Blogger Perlu Mencoba Hal Baru
Saya dan mungkin sebagian besar orang
mengira IIDN hanya berisi blogger-blogger, yang identik dengan tulisan nonfiksi. Maka wajarlah jika banyak yang bertanya
mengapa IIDN bekerjasama dengan Elang Nuswanatara membuat project antologi cerpen.
Menurut Mbak Wid, ada tiga alasan IIDN memilih menulis cerpen berlatar belakang budaya.
1. Panggilan
Tersentuh untuk menulis tema budaya dalam kemasan yang berbeda.
2. Menarik
Banyak yang mengatakan budaya merupakan tema yang tidak menarik dan IIDN ingin membuktikan jika pendapat itu salah. Tema budaya jika dikemas unik akan menghasilkan tulisan yang luar biasa. Tema budaya juga masih jarang dilirik orang sehingga masih banyak hal yang bisa digali.
3. Membawa Pesan Penting
Sebagai
manusia modern, kita ingin menulis pesan penting dan menulis cerpen dengan dengan tema budaya menjadi salah satu cara untuk
menyampaikan pesan tersebut.
Personal
branding Mbak Wid sebagai seorang blogger yang akrab dengan tulisan
nonfiksi, membuat wanita yang lahir di Situbondo ini merasa ragu untuk berpartipasi di antologi ini. Namun
akhirnya beliau berpikir bahwa sebaiknya kita tidak boleh memberi label terlalu
kuat terhadap diri sendiri. Setiap orang harus membuka kesempatan
seluas-luasnya terhadap hal yang baru. Akhirnya dengan perjuangan yang cukup
berdarah-darah, wanita yang sering juara lomba blog ini berhasil menyelesaikan
cerpennya yang berjudul “Dari Taneyan Lanjang Menuju Wageningen.”

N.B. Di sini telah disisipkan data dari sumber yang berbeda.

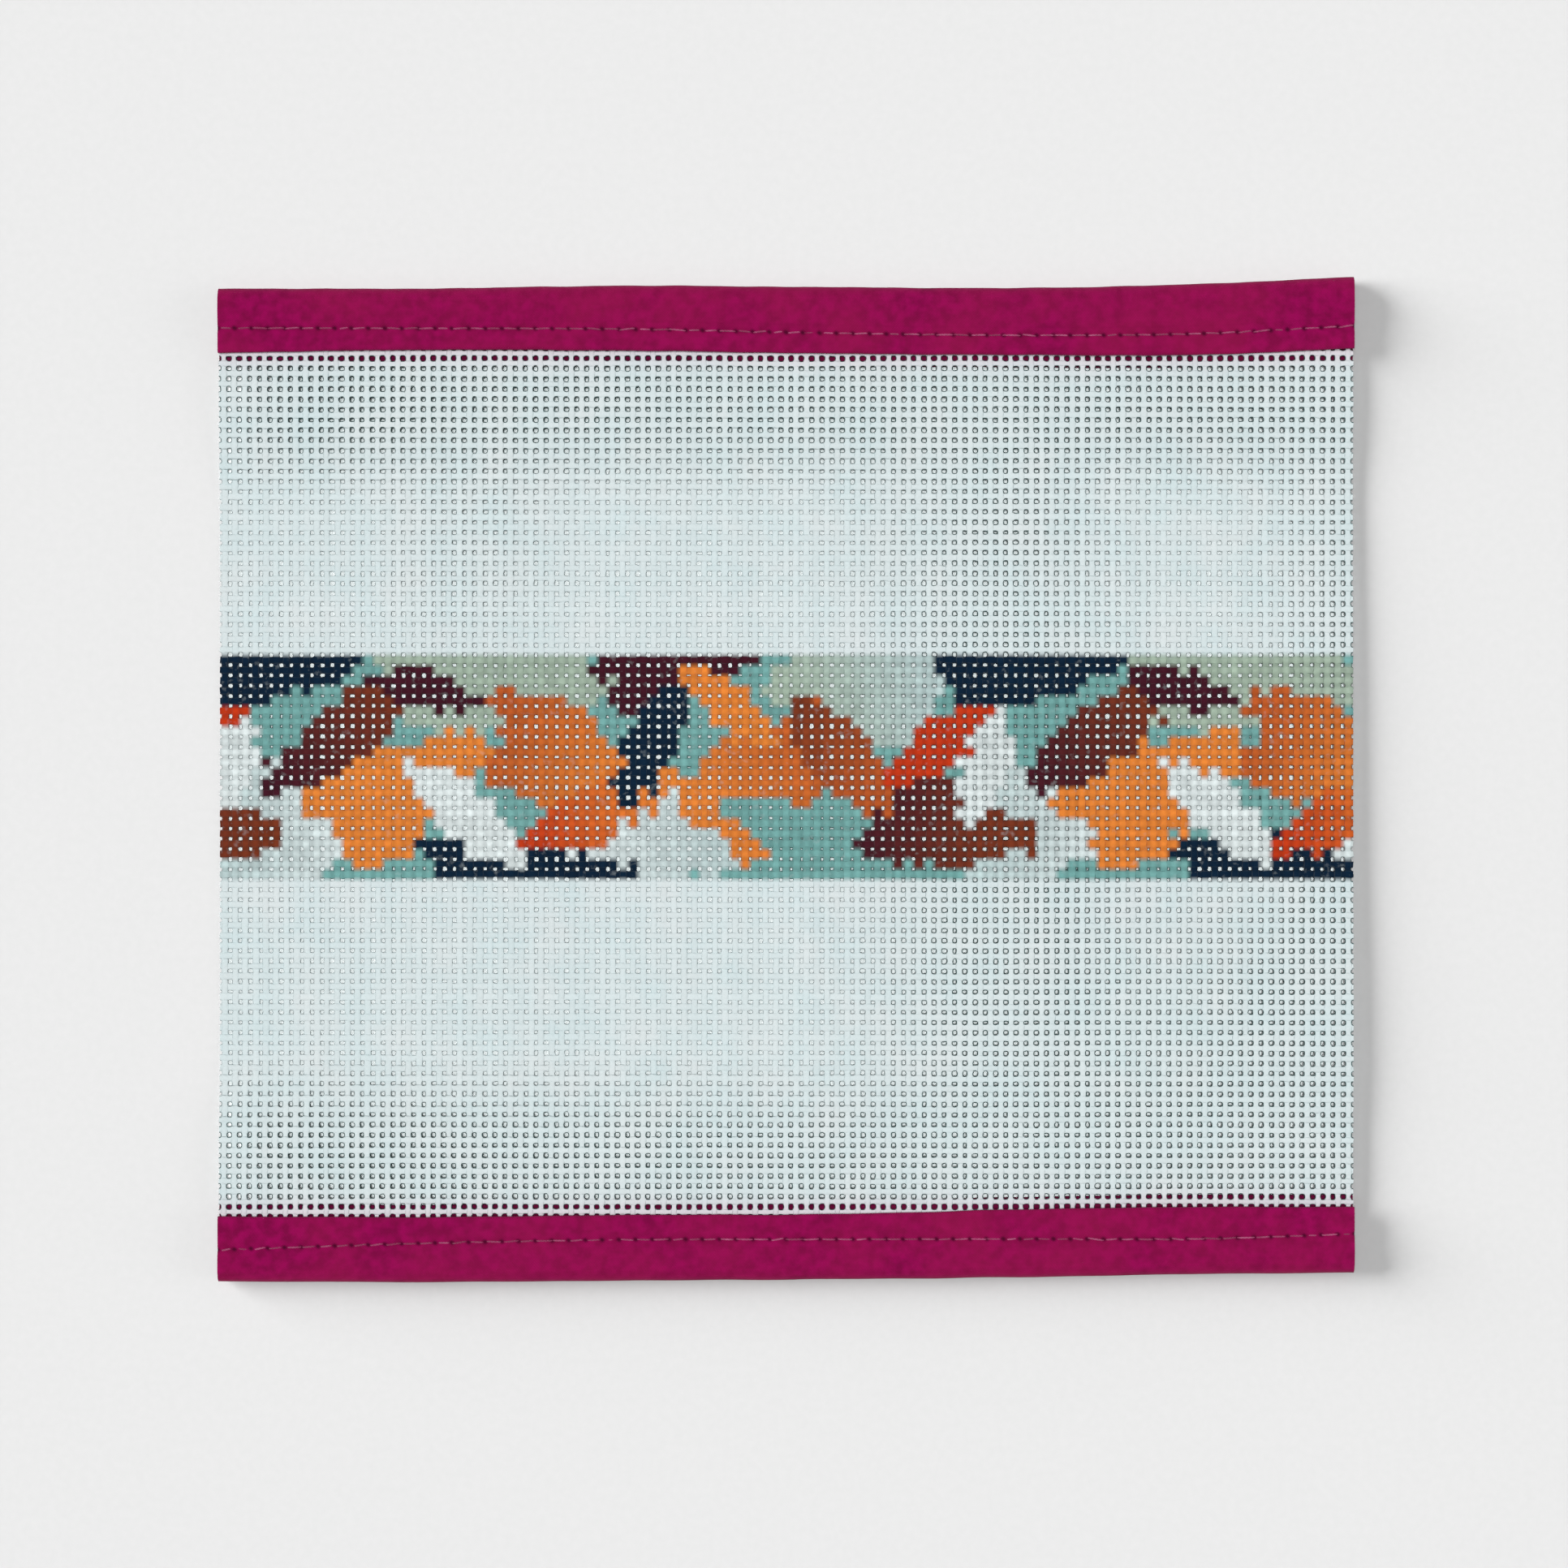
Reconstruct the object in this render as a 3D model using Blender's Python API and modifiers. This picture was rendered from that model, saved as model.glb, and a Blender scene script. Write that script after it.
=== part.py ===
"""Needlepoint canvas panel: an 18-count canvas ground with a folded cotton binding on its two long edges.

Metres, +Z up, +X along the bound edges. The panel lies face up on z = 0, its origin under its middle.
"""

import math

import bmesh
import bpy
import numpy as np

MM = 0.001

# The canvas is counted in threads: 18 to the inch each way.
PITCH = 25.4 * MM / 18
WARP_THREADS = 111
BAND_ROWS = 22
ROWS_ABOVE_BAND = 34
ROWS_BELOW_BAND = 37
BAND_CENTRE_Y = 1.7 * MM
CANVAS_THICKNESS = 1.0 * MM

# The binding is one strip folded over the canvas edge, its back leg reaching further in than its front.
BINDING_THICKNESS = 1.0 * MM
GAP = 0.3 * MM
BACK_EXTRA = 1.5 * MM
LEG_STEPS = 2
FOLD_STEPS = 6

# Where the bound edges run, in millimetres from the middle: they are not quite straight or parallel.
EDGE_COLUMNS = ("x", "top_outer", "top_inner", "bottom_inner", "bottom_outer")
EDGES = (
    (-78.3, 67.8, 58.8, -60.2, -69.3),
    (-50.0, 67.8, 59.2, -60.3, -69.4),
    (-22.0, 68.2, 59.1, -60.0, -69.2),
    (6.0, 68.0, 58.7, -59.9, -69.0),
    (34.0, 67.9, 58.5, -59.2, -68.7),
    (56.0, 68.4, 58.5, -58.9, -68.3),
    (78.3, 69.4, 59.4, -58.9, -68.1),
)

# Soft rises where the canvas stands off the surface, in millimetres. Elsewhere it lies flat.
RISE_COLUMNS = ("x", "y", "reach_x", "reach_y", "height")
RISES = (
    (29.0, 4.0, 17.0, 90.0, 1.3),
    (-44.0, 36.0, 12.0, 24.0, 0.6),
    (72.0, -44.0, 20.0, 26.0, 1.0),
    (48.0, -38.0, 26.0, 34.0, 0.5),
    (80.0, 6.0, 12.0, 60.0, 1.3),
)
# A rise below this height is pressed flat, so that the sheet touches in whole patches.
FLAT_BELOW = 0.12 * MM
# The canvas leaves the bindings level and eases down to the surface over this length.
LEVEL_PAST_BINDING = 4.0 * MM
EASE_LENGTH = 17.0 * MM

CANVAS_COLUMNS = 30
CANVAS_ROWS = 24
BINDING_COLUMNS = 30

CANVAS_COLOUR = (0.72, 0.80, 0.81)
BINDING_COLOUR = (0.27, 0.006, 0.075)
CANVAS_ROUGHNESS = 0.85
BINDING_ROUGHNESS = 0.8

CANVAS_WIDTH = WARP_THREADS * PITCH
CANVAS_TOP = BAND_CENTRE_Y + (BAND_ROWS / 2 + ROWS_ABOVE_BAND) * PITCH
CANVAS_BOTTOM = BAND_CENTRE_Y - (BAND_ROWS / 2 + ROWS_BELOW_BAND) * PITCH
CANVAS_LIFT = BINDING_THICKNESS + GAP
BINDING_HEIGHT = 2 * BINDING_THICKNESS + 2 * GAP + CANVAS_THICKNESS
FOLD_RADIUS = (BINDING_HEIGHT - BINDING_THICKNESS) / 2


def smooth_step(t):
    """0 below 0, 1 above 1, and a soft S between."""
    t = min(max(t, 0.0), 1.0)
    return t * t * (3 - 2 * t)


def edge_column(name):
    """One column of the edge table, in metres."""
    place = EDGE_COLUMNS.index(name)
    return [row[place] * MM for row in EDGES]


def edge_y(column, x):
    """The y of one of the edges at x, on a smooth curve through the table's points."""
    xs = edge_column("x")
    ys = edge_column(column)
    slopes = np.gradient(ys, xs)
    i = min(max(int(np.searchsorted(xs, x)) - 1, 0), len(xs) - 2)
    span = xs[i + 1] - xs[i]
    t = (x - xs[i]) / span
    return (
        (2 * t**3 - 3 * t**2 + 1) * ys[i]
        + (t**3 - 2 * t**2 + t) * span * slopes[i]
        + (3 * t**2 - 2 * t**3) * ys[i + 1]
        + (t**3 - t**2) * span * slopes[i + 1]
    )


def level_rows():
    """The y at which the canvas starts to ease down, at the bottom and at the top."""
    past = BACK_EXTRA + LEVEL_PAST_BINDING
    low = max(edge_column("bottom_inner")) + past
    high = min(edge_column("top_inner")) - past
    return low, high


def canvas_underside(x, y):
    """How high the canvas stands off the surface at a point."""
    rise = 0.0
    for row in RISES:
        soft = dict(zip(RISE_COLUMNS, row))
        far_x = (x / MM - soft["x"]) / soft["reach_x"]
        far_y = (y / MM - soft["y"]) / soft["reach_y"]
        rise += soft["height"] * MM * math.exp(-(far_x**2) - far_y**2)
    rise = max(rise - FLAT_BELOW, 0.0)
    low, high = level_rows()
    eased = 1 - smooth_step(min(y - low, high - y) / EASE_LENGTH)
    return rise + (CANVAS_LIFT - rise) * eased


def material(name, colour, roughness):
    made = bpy.data.materials.new(name)
    made.use_nodes = True
    shader = made.node_tree.nodes["Principled BSDF"]
    shader.inputs["Base Color"].default_value = (*colour, 1.0)
    shader.inputs["Roughness"].default_value = roughness
    shader.inputs["Metallic"].default_value = 0.0
    return made


def shaped_grid(name, columns, rows, place, collection, finish):
    """A grid of faces whose corner (i, j) stands at place(i, j)."""
    bm = bmesh.new()
    bmesh.ops.create_grid(bm, x_segments=columns, y_segments=rows, size=1.0)
    for vertex in bm.verts:
        i = round((vertex.co.x + 1) / 2 * columns)
        j = round((vertex.co.y + 1) / 2 * rows)
        vertex.co = place(i, j)
    mesh = bpy.data.meshes.new(name)
    bm.to_mesh(mesh)
    bm.free()
    mesh.materials.append(finish)
    mesh.shade_smooth()
    made = bpy.data.objects.new(name, mesh)
    collection.objects.link(made)
    return made


def solidify(piece, thickness, offset):
    shell = piece.modifiers.new("Thickness", "SOLIDIFY")
    shell.thickness = thickness
    shell.offset = offset
    shell.use_even_offset = True


def canvas_row_places():
    """The y of each row of the canvas grid: its cut edges, then even steps between its level rows."""
    low, high = level_rows()
    return [CANVAS_BOTTOM, *np.linspace(low, high, CANVAS_ROWS - 1), CANVAS_TOP]


def make_canvas(collection, finish):
    rows = canvas_row_places()

    def place(i, j):
        x = (i / CANVAS_COLUMNS - 0.5) * CANVAS_WIDTH
        return x, rows[j], canvas_underside(x, rows[j])

    canvas = shaped_grid("canvas", CANVAS_COLUMNS, CANVAS_ROWS, place, collection, finish)
    solidify(canvas, CANVAS_THICKNESS, 1.0)


def binding_section(inner, outer):
    """The strip's middle line from its back edge, round the fold at the outer edge, to its front edge.

    inner and outer are y values, and the list holds (y, z) points.
    """
    outwards = 1 if outer > inner else -1
    back_edge = inner - outwards * BACK_EXTRA
    fold_start = outer - outwards * (FOLD_RADIUS + BINDING_THICKNESS / 2)
    low = BINDING_THICKNESS / 2
    high = low + 2 * FOLD_RADIUS
    back = [(y, low) for y in np.linspace(back_edge, fold_start, LEG_STEPS + 1)[:-1]]
    front = [(y, high) for y in np.linspace(fold_start, inner, LEG_STEPS + 1)[1:]]
    turn = [math.pi * k / FOLD_STEPS for k in range(FOLD_STEPS + 1)]
    fold = [
        (
            fold_start + outwards * FOLD_RADIUS * math.sin(a),
            low + FOLD_RADIUS * (1 - math.cos(a)),
        )
        for a in turn
    ]
    return back + fold + front


def make_binding(name, inner_column, outer_column, collection, finish):
    rows = 2 * LEG_STEPS + FOLD_STEPS

    def place(i, j):
        x = (i / BINDING_COLUMNS - 0.5) * CANVAS_WIDTH
        section = binding_section(edge_y(inner_column, x), edge_y(outer_column, x))
        return (x, *section[j])

    binding = shaped_grid(name, BINDING_COLUMNS, rows, place, collection, finish)
    solidify(binding, BINDING_THICKNESS, 0.0)


def main():
    for leftover in list(bpy.data.objects):
        bpy.data.objects.remove(leftover)
    collection = bpy.data.collections.new("needlepoint_canvas_panel")
    bpy.context.scene.collection.children.link(collection)
    canvas_cotton = material("canvas_cotton", CANVAS_COLOUR, CANVAS_ROUGHNESS)
    binding_cotton = material("binding_cotton", BINDING_COLOUR, BINDING_ROUGHNESS)
    make_canvas(collection, canvas_cotton)
    make_binding("binding_top", "top_inner", "top_outer", collection, binding_cotton)
    make_binding("binding_bottom", "bottom_inner", "bottom_outer", collection, binding_cotton)


main()
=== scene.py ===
"""The looks of the needlepoint canvas panel: woven threads, a painted band and two sewn bindings.

Metres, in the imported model's frame: +X along the bound edges, +Y up the panel, +Z out of its painted face.
"""

import math

import bpy
import numpy as np
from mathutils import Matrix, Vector


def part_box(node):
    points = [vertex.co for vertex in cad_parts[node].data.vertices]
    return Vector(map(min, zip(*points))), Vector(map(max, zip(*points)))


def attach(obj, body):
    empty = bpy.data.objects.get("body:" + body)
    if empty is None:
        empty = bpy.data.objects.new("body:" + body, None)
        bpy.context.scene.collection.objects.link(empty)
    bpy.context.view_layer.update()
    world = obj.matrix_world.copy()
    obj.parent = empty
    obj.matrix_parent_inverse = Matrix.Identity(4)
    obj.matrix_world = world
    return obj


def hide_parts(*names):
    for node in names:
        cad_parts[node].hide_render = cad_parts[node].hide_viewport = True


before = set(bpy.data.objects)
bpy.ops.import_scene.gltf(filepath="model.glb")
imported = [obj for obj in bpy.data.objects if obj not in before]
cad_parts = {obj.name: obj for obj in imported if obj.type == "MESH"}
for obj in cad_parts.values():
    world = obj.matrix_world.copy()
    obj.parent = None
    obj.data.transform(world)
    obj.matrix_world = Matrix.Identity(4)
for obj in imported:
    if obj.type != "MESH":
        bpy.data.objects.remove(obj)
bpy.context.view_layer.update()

MM = 0.001
SEED = 18

# The canvas is counted in threads: 18 to the inch each way.
PITCH = 25.4 * MM / 18
WARP_THREADS = 111
ROWS_BELOW_BAND = 37
BAND_ROWS = 22
WEFT_THREADS = 93
# The weave is parted into pieces at these rows, and the painted band lies inside the middle one.
PIECE_ROWS = (
    ("canvas_bottom_rows", 0, 18),
    ("canvas_lower_rows", 18, 35),
    ("canvas_painted_rows", 35, 59),
    ("canvas_upper_rows", 59, 76),
    ("canvas_top_rows", 76, 93),
)

# A thread is a flattened oval, widest where it crosses another one.
THREAD_WIDTH = 1.05 * MM
THREAD_WIDTH_IN_HOLE = 0.88 * MM
THREAD_HEIGHT = 0.27 * MM
CRIMP = 0.065 * MM
THREAD_SIDES = 6
SQUARENESS = 0.58
WOVEN_HEIGHT = 2 * CRIMP + THREAD_HEIGHT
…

Apakah Sulit Men-switch Menulis Nonfiksi ke Fiksi ?
Sebagai seorang blogger yang terlanjur nyaman dengan genre nonfiksi, membuat Mbak Wid kesulitan ketika menulis fiksi. Beliau mengakui jika cerpennya selesai didetik-detik akhir dan masih jauh dari sempurna. Untuk mengatasi kesulitan tersebut, wanita yang berdomisili di Kartosuro Jawa Tengah ini, berusaha melawan mitos penulisan fiksi yaitu:
1. Harus Pintar Menghayal
Mindsetnya menulis fiksi itu gampang. Menghayal, menulis dan selesai. Padahal menulis fiksi perlu melakukan riset dan mengumpulkan data, sama dengan menulis nonfiksi.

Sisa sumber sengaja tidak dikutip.